Mandy Kemp – Tilney Bestinvest

24 June 2015

Leading a team of some 20 paraplanners that are spread around the country presents a range of challenges, Mandy Kemp, director Paraplanning at Tilney Bestinvest tells Rob Kingsbury

Helping a client find a dead body is one of the tasks that Mandy Kemp, director Paraplanning, Tilney Bestinvest, has performed in the course of her career – although, it should be stressed, not as part of any paraplanning duties. This particular task was one of the more esoteric ones she was challenged with as private office manager for a legal firm where she was responsible for co-ordinating the legal and financial affairs of the firm’s top clients.

Explaining that particular task, Mandy says: “The client hadn’t noted which funeral directors the body had been taken to and I had to ring around and locate which one it was.” Other tasks in that role included managing property portfolios, sourcing mortgages, dealing with domestic staff and on one occasion, finding a VW Beetle with a specific number plate as the client wanted to give it to his wife for their 25th wedding anniversary. “It was the most diverse job ever and what I really liked about it was the freedom and responsibility that was placed on me,” Mandy says.

It could be said that particular job stood her in good stead for her current role, as director of paraplanning at the recently merged Tilney Bestinvest, where the individual challenges may not be so exotic but she still has a wide breadth of responsibilities.

Mandy was appointed as director of paraplanning, which sits within the financial planning arm of Tilney Bestinvest, in 2013 and she is part of the senior management team, alongside two joint managing directors, a director of compliance and a director of financial planning operations.

The scope of the role includes HR (recruitment, appraisals, training and personal development of paraplanners), the IT side such as maintaining templates and standard paragraphs, managing and motivating the team, helping advisers onboard to the company, responsibility for the financial planning team’s research systems, and streamlining of the paraplanning operations, among others.

Her paraplanning team has rocketed from seven to 20 paraplanners in little over 18 months with seven working remotely (from home), five in the company’s head office in Mayfair, and the others based in Edinburgh, Leeds, Manchester, High Wycombe, and Newcastle with a couple more in the pipeline. As a rule of thumb the company works to a ratio of one paraplanner to three financial advisers, although it can vary depending on the volume of work being generated by the office and the level of support in each office.

Her own paraplanning experience she gained while working for Queensgate, the financial advice firm she joined in 2001, when she quit the legal firm role and relocated from Tunbridge Wells to the west country to be closer to family. “Although I was employed by Queensgate as the office manager, it quickly occurred to me that the adviser’s time would be better spent if he was out seeing clients and I took over the report writing. It’s a different skills set and it meant he could be seeing 3-4 clients a day while I dealt with the paper work.
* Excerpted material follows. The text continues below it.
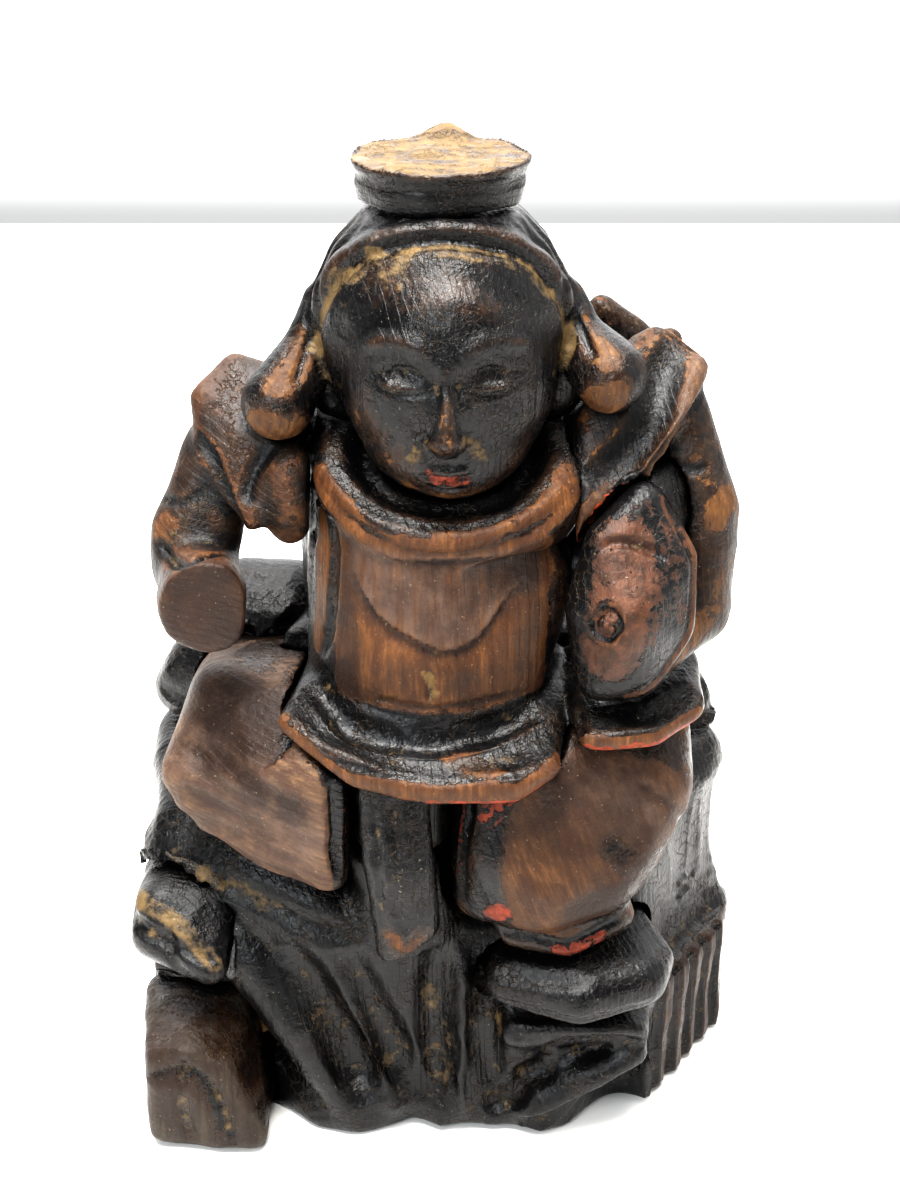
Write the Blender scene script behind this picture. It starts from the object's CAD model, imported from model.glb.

It worked very well,” she says and she continued to develop the paraplanning role whilst working for Westward Counties (which became part of Tilney Bestinvest)

“Now I check a lot of reports and when we’re under pressure, such as now with the end of the tax year coming up, I’ll help out but mainly I’m working on the management side of the business.”

Managing the virtual team

Key to managing a large team spread around the country is to be able to see the bigger picture “rather than just my bit of the business,” Mandy says. Being part of the senior management team, therefore, is essential to ensure all parts of the business are streamlined towards the end goal.
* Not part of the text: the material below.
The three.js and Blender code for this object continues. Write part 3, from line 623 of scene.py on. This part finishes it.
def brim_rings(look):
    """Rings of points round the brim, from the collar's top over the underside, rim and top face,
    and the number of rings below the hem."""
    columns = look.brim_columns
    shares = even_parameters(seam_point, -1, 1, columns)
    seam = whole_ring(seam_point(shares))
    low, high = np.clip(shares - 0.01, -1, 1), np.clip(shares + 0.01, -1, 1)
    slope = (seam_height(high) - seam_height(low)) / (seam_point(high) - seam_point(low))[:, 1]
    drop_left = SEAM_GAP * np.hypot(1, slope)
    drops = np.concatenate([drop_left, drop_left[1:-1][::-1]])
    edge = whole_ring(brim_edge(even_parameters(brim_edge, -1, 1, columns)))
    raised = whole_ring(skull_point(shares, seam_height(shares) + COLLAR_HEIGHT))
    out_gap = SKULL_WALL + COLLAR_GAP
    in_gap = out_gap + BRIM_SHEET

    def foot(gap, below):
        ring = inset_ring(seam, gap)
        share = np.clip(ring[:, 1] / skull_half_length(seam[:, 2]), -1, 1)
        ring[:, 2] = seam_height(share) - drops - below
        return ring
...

“But it’s mainly about the team,” she says. “It’s recognising that the central paraplanners work remotely, which typically is from home and on their own, which means it can be an isolating job. I try to speak to all the central paraplanners several times a week.”

Report requests to the central paraplanning team come in to Mandy and she allocates the work according to the individual paraplanner’s current workload and their experience. “The relationship is based on trust to get the work done to the quality needed by the deadline and part of my job is knowing the personalities of the people and where their strengths lie and providing the right level of support for each person.”

One of the key issues when managing a widespread team is getting to see the team face-to-face on a regular basis and as well as travelling to London for two or three days a month Mandy tours the country whenever possible.

However, one of the most difficult challenges, she says, is ensuring consistency of information delivery. “When you’re in an office you can address everyone and everyone gets the same message at the same time. With a remote operation, if I’m discussing a technical issue with someone on the phone, for example, then I have to remember to ensure I pass the same information on to the rest of the team.”

To date that has been done through email and holding regular team telephone calls, however, she is now looking to make use of technology to reduce that need to travel. “We’re going to be doing more via Skype and we’re also introducing video conferencing facilities in some of the offices,” she says.

Another initiative she has recently introduced is a structured exam and training programme “to ensure we have consistency across the board,” she says. “Where we have an adviser and a paraplanner doing the same exam it makes sense to co-ordinate that so we can provide support such as bringing in external trainers to help people progress through the exam levels.”